What I would have liked to do is sit down with everybody and make a package deal; figure out what we'd do with the current offense and the probation violation.  That wasn't going to happen, though.  As I've mentioned before, different judges have different approaches to plea bargaining.  Some will tell you exactly what they will do on a plea.  Some will give you wink and a nod, using code words like "I think you're client's a good candidate for probation."  Some won't tell you what they'll do.  And some won't even talk to you about it.  This judge was in the latter category.

So I figured I'd take care of this case and worry about the violation hearing later.  And there wasn't much to do with this case.  Sure, I'd filed a motion to suppress, but I didn't see any chance of winning it, and even if I did, it wouldn't mean anything:  regardless of the validity of the search, there was no question Barry possessed the crack, and that was a probation violation in itself.

So on Tuesday we went over for the hearing on the motion.  I spent an hour standing around, only to find that the judge had a bunch of other stuff and wanted us to come back the next morning at 9.

I've been doing this for a long time, and I know the judges, and I'm not an idiot, so about 9:10 the next morning I called the bailiff and asked him what would be a good time to come over.  Translation:  when's the judge going to show up?  He said to get over in another ten or fifteen minutes.  Well, it turns out I am an idiot, because I listened to him, and two hours after I get there the hearing still hasn't started.

A couple months back, I decided it'd be nice if I could do some work over in court instead of just sitting around doing nothing, so I got a little netbook computer to take along with me.  And that's what I was doing when the judge finally did take the bench:  sitting at the defense table surfing the web on the netbook, discovering all sorts of useful information, like the fact that Travis Hafner, to whom the Indians owe $30 million over this year and the next two, had finally gotten his average above .200.  (Tribe Fan Note of the Day:  If you look up "sunk costs" in the dictionary, you'll find a picture of Travis.) 

The hearing started, the cop took the stand, and after a few preliminary questions, the prosecutor elicited that the officer had made the stop pursuant to Cleveland City Ordinance 431.25, which prohibited driving with an obstructed view.

At this point I got an idea.  Hey, Russ, for grins and giggles, why don't you check out what the ordinance actually says?  I mean, sure, any conscientious lawyer would have done that well before the hearing, but that's why you got that nifty netbook, isn't it?  So you could just wing it right there in the courtroom.

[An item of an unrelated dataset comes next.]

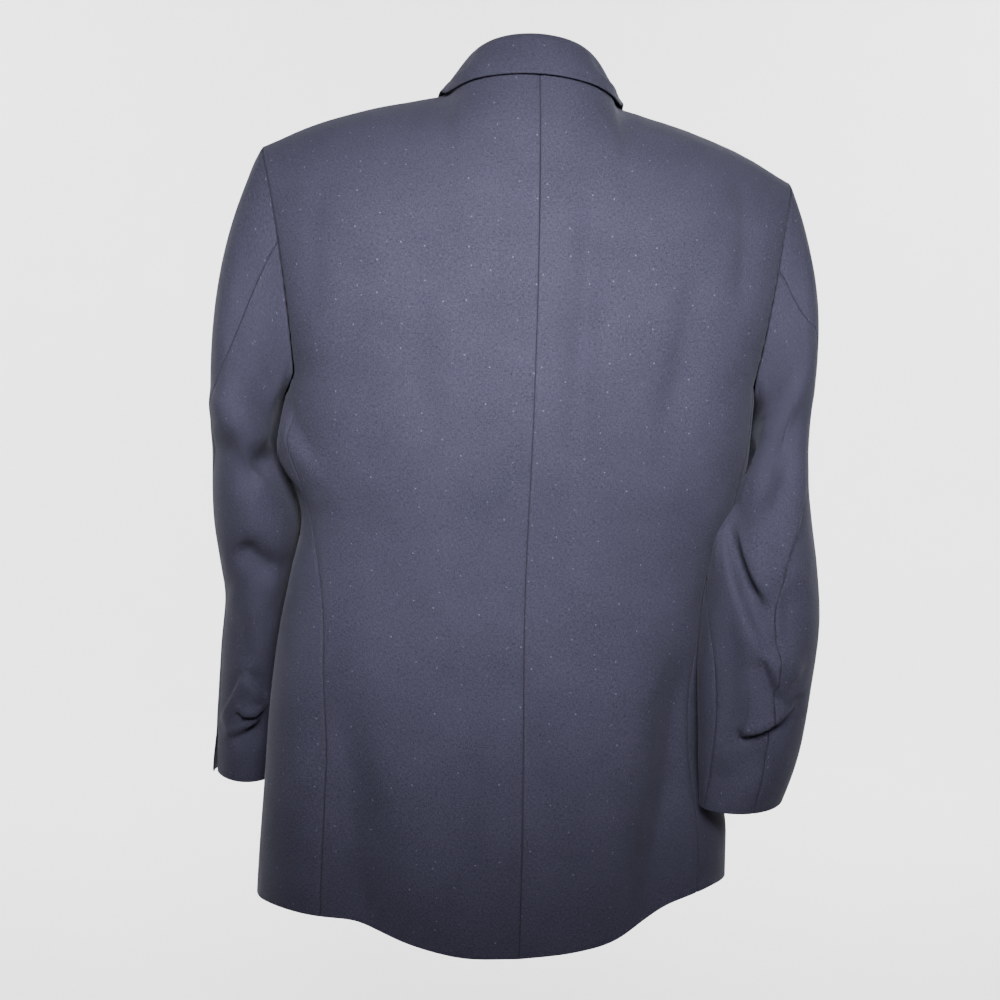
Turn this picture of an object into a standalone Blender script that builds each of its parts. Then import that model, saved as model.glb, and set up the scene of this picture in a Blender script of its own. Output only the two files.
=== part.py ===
"""A single-breasted tailored blazer, filled out as when it is worn, with nobody in it.

Metres, +Z up. The front faces -Y and +X is the wearer's left. The origin is the middle of the
neck's base, level with the points where the shoulder seams meet the neck.

Each piece that a tailor would cut is a wall of cloth of its own. The body's pieces are read from
one smooth form: level rings below the armholes, and above them a patch for the back and one for
the front. The sleeves leave the armholes' own edge and run down through oval sections.
"""

import math

import bpy
import numpy as np
from mathutils import Vector
from mathutils.bvhtree import BVHTree

# Cloth and seams
CLOTH = 0.0016                # cloth with its backing and lining
SEAM_GAP = 0.0003             # between two pieces at a seam
ARMHOLE_GAP = 0.0009          # from an armhole's edge straight on to the sleeve's middle line
UNDERARM_GAP = 0.0026         # from the same edge outwards, where the sleeve turns back down
LAID_ON = CLOTH + 0.0007      # middle line to middle line, for cloth that lies on cloth
LIFT = 0.0009                 # what lies on a panel stands this much higher away from its own fold
SLEEVE_CLEAR = 0.0046         # least distance between a sleeve's middle line and the body's
LAP_SHIFT = 0.0013            # how far each front moves off the shared form where the two lap
LAP_ABOVE_BREAK = 0.060       # how far above the roll line's start that move has faded out
LAP_REACH = 0.050             # how far from the centre front it is felt
LAP_FADE = 0.030              # and over what width it fades

# Finish: linear colour and roughness
CLOTH_FINISH = ((0.030, 0.034, 0.058), 0.85)
BUTTON_FINISH = ((0.012, 0.012, 0.018), 0.35)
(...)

So I went over to the web site where the ordinances are, and got to 431.25 just as the cop was concluding his testimony.  "Officer," I said, "That ordinance about driving with an obstructed view; do you happen to have a copy of that with you?  No?  Well, I'm looking at it now, and it doesn't say anything about cracked windshields.  In fact, it's entitled, 'Driver's View and Control to be Unobstructed by Load or Persons.'" 

And as you can see if you page down, that's exactly what it prohibits:  driving a vehicle "when it is so loaded, or when there is in the front seat such number of persons, as to obstruct the view of the driver to the front or sides of the vehicle or to interfere with the driver's control over the driving mechanism of the vehicle."  Nothing about cracked windshields.

We fenced around as to whether the crack would have really obstructed Barry's view, but in the end it didn't matter.  Oh, sure, the hearing took another half hour, and then the judge left for lunch saying he'd give us the decision at 2:00, and 2:00 turned into 3:30, so there's another hour and a half of my life that I'll never get back, but he bought my argument completely:  Driving with a cracked windshield wasn't prohibited by the ordinance, that was the reason the cop stopped Barry, thus the stop was invalid and everything that flowed from the stop -- the arrest, the discovery of the crack -- went out the window.  What's more, the judge dismissed the case; no mention of a probation violation hearing.

There's a line from Tom Wolfe's book Bonfire of the Vanities, where a criminal defense lawyer tells his client, "Jack, I'm not going to be your friend.  I'm going to be more than a friend to you, because what I'm going to do for you your friends can't do."  I've always liked that line, because it summarizes one of the key satisfactions we get from practicing law.  We've got a specialized set of skills, and when we do something -- get an acquittal, get evidence thrown out, win an appeal -- we sometimes get rewarded by a look in our client's eyes that they know that we did something for them nobody else could've done. 

Barry had that look when we left the courtroom.  He thought he had a good lawyer.  And sometimes lucky is the same thing.